Conan and Douglas started an Indiegogo campaign, offering vinyl and CDs from the Barbès record label and concert tickets in exchange for donations. Over 800 people offered contributions. They also organized a number of benefit concerts with bands that often played at Barbès, the biggest of which took place at DROM on June 9, 2017.
“We brought in like 300 to 350 people I think. It was an amazingly beautiful night for me personally,” said Conan. “There’s something very humiliating about going to people and saying, ‘Hey, I need money, I’m broke.’ The response was just amazing, it was, ‘No, we’re a community and we care.’”

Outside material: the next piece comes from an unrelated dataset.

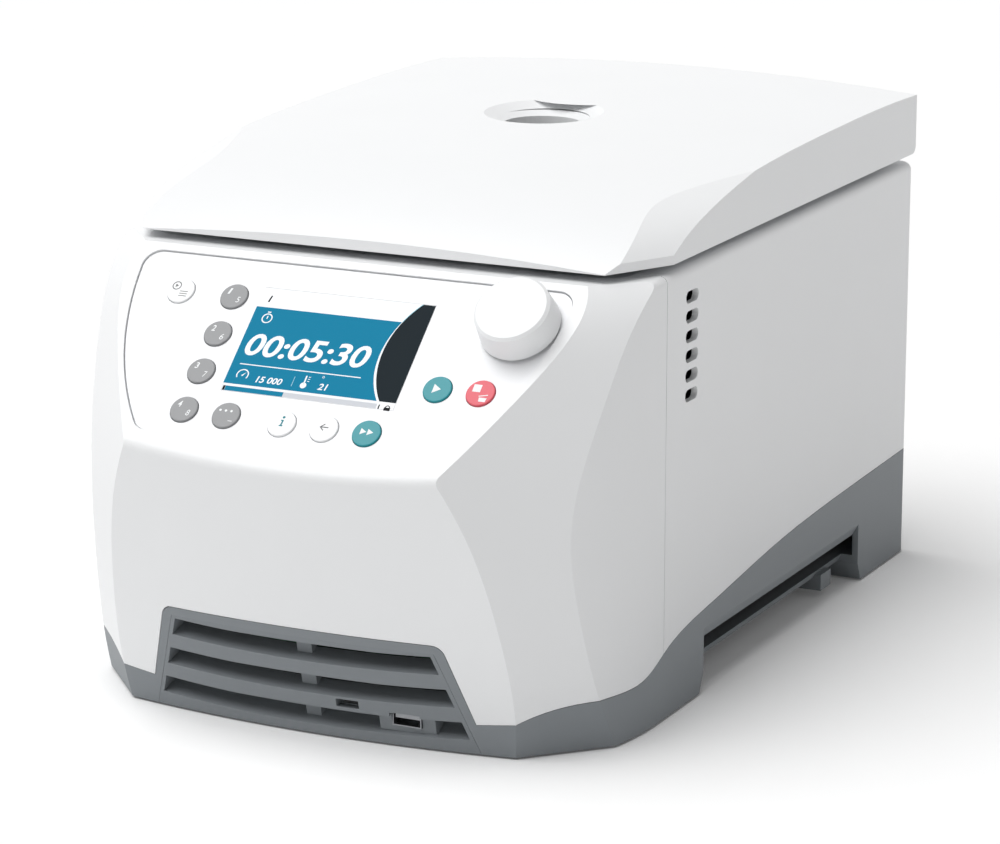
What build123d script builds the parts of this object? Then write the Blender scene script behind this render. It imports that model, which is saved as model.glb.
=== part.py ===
"""Bench microcentrifuge, modelled piece by piece in millimetres.

X runs to the right, Y to the back and Z up. The origin lies on the bench, under the middle
of the housing. The rotor turns about a vertical axis behind the middle.
"""
from build123d import *
from math import atan2, cos, degrees, radians, sin, tan
import os

# Housing
WIDTH = 262.0
DEPTH = 416.0
BODY_TOP = 200.0
WALL = 3.0
BACK_CORNER_RADIUS = 7.0
LEAST_RADIUS = 1.0
SHOULDER_RADIUS = 4.0
PIECE_GAP = 0.3
FRONT = -DEPTH / 2
BACK = DEPTH / 2

# Cheeks: the sides curve in towards the front
CHEEK_RADIUS = 150.0
CHEEK_START = -101.4
CHEEK_SWEEP = 56.0

# Front below the brow leans back and is slightly round in plan
FRONT_RADIUS = 570.0
FRONT_LEAN = 14.0
BROW_HEIGHT = 126.5
BROW_RADIUS = 5.0
BROW_REACH = 0.85

# Tilted control panel
PANEL_TILT = 42.5
PANEL_Y = -130.4
PANEL_Z = 197.1

# Slanted facets on both front corners: distance from the origin's vertical axis at each height
FACET_TURN = 43.5
FACET_PROFILE = [(185.3, 0), (190.0, 20), (195.4, 60), (197.2, 108), (188.4, 160), (178.6, 186), (163.5, 202)]

# Seam between the front and the rear casing, and the top edge of the base along the side
SEAM_Y = -94.8
SEAM_GAP = 0.5
BASE_EDGE = [(-176, 14.5), (-155, 23.2), (-114, 24.5), (-93, 31.5), (-42, 40), (30, 47.5), (120, 52), (215, 54.4)]

# Base tray
BASE_CLEAR = 1.0
FLOOR_HEIGHT = 11.0
FLOOR_THICK = 3.0
FOOT_FRONT_END = -60.0
FOOT_REAR_START = 151.0
FOOT_WIDTH = 26.0
ARCH_HEIGHT = 10.0
TUCK_HEIGHT = 30.0
TUCK_DEPTH = 13.0
WEDGE_FOOT_Y = 108.6
WEDGE_FOOT_LENGTH = 13.0
WEDGE_FOOT_BOTTOM = 4.0
PAD_RADIUS = 9.0
PAD_THICK = 3.0
PAD_FRONT_Y = -134.0
PAD_REAR_Y = 180.0
PAD_X = 106.0

# Air intake in the front of the base
BEZEL_TOP = 51.5
BEZEL_TOP_HALF = 68.0
BEZEL_FOOT_HALF = 80.5
BEZEL_CORNER = 6.0
GRILLE_TOP = 47.6
GRILLE_FLARE = 0.341
SLOT_HALF_AT_TOP = 63.2
GRILLE_RIM = 2.0
SLOT_TOP = 45.2
SLOT_HEIGHT = 9.4
SLOT_PITCH = 15.4
SLOT_COUNT = 3
LOUVRE_RISE = 24.0
GRILLE_DEPTH = 10.0
RIB_WIDTH = 7.3
RIB_SET_BACK = 5.5

# Sockets in the grille
USB_X = 47.0
USB_Z = 13.2
USB_WIDTH = 14.2
USB_HEIGHT = 6.6
USB_WALL = 0.5
USB_LENGTH = 14.0
USB_SET_BACK = 2.0
SOCKET_BLOCK_WIDTH = 26.0
SOCKET_BLOCK_HEIGHT = 12.0
SERVICE_X = 20.5
SERVICE_Z = 18.0
SERVICE_WIDTH = 10.8
SERVICE_HEIGHT = 3.8

# Side vents
VENT_COUNT = 6
VENT_LENGTH = 13.5
VENT_HEIGHT = 5.5
VENT_PITCH = 8.8
VENT_TOP_Z = 186.3
VENT_Y = -67.6

# Control panel: positions are (across, down the panel from the recess's top edge)
FASCIA_TOP_HALF = 105.2
FASCIA_MID = (101.0, 34.0)
FASCIA_FOOT = (72.0, 92.0)
FASCIA_BOTTOM = 97.0
FASCIA_CORNER = 8.0
FASCIA_THICK = 2.0
FASCIA_SINK = 0.9
FASCIA_GAP = 0.5
LEDGE_WIDTH = 4.0
LEDGE_THICK = 2.0
SCREEN_CENTRE = (1.2, 40.6)
SCREEN_WIDTH = 83.6
SCREEN_HEIGHT = 55.0
SCREEN_THICK = 1.6
MODULE_MARGIN = 4.0
MODULE_THICK = 6.0
BUTTON_RADIUS = 6.5
BUTTON_PROUD = 0.9
BUTTON_GAP = 0.25
BUTTON_FLANGE = 1.1
BUTTON_TRAVEL = 0.8
BUTTONS = {
    "menu": (-80.4, 20.0),
    "program_1": (-53.5, 20.0),
    "program_2": (-53.5, 40.0),
    "program_3": (-53.5, 60.0),
    "program_4": (-53.5, 80.3),
    "more": (-32.5, 80.8),
    "info": (-5.0, 81.4),
    "back": (15.4, 81.4),
    "fast": (35.6, 81.0),
    "start": (59.4, 55.2),
    "stop": (79.4, 54.6),
}
KNOB_CENTRE = (85.6, 19.6)
KNOB_RADIUS = 18.0
KNOB_TOP_RADIUS = 16.8
KNOB_HEIGHT = 13.0
KNOB_BEVEL = 1.2
KNOB_LIFT = 1.6
KNOB_TRAVEL = 1.0
KNOB_WALL = 2.0
KNOB_BORE = 3.0
SHAFT_CLEAR = 0.05
ENCODER_WIDTH = 14.0
ENCODER_THICK = 7.0
BOARD_DEPTH = 10.0
BOARD_THICK = 1.6
BOARD_TOP_HALF = 99.0
BOARD_FOOT_HALF = 64.0
BOARD_TOP = 9.0
BOARD_FOOT = 88.0
STANDOFF_RADIUS = 3.0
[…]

Between the Indiegogo campaign and benefit concerts, Conan and Douglas were able to raise the entire $70,000 dollars needed to lift the bar out of debt and keep it running for at least five more years. Their lease runs out in 2022, and it is still unclear whether they will be able to keep it open beyond then. They want to avoid transitioning to a more profit-oriented business model, fearing it would change the atmosphere.
“In order to be successful financially, we’d have to get bigger players, for one thing,” said Conan. “We’d also have to impose a lot of drink minimums and rules about how much you should spend and how quickly you should spend it. We’d have to get more capitalistic than we are and that would totally change the vibe, it would totally change the way people play, and the kind of talent we would get.”
Conan said that he is unsure if they would be able to keep Barbès open beyond 2022; the bar’s survival depends on how much their rent goes up when it comes time to send its next lease.
So Barbès looks ahead to an uncertain future, but for now it is still going strong and supplying the Park Slope community with unique musical offerings on a nightly basis. The back room is still bumping. Check it out while you still can.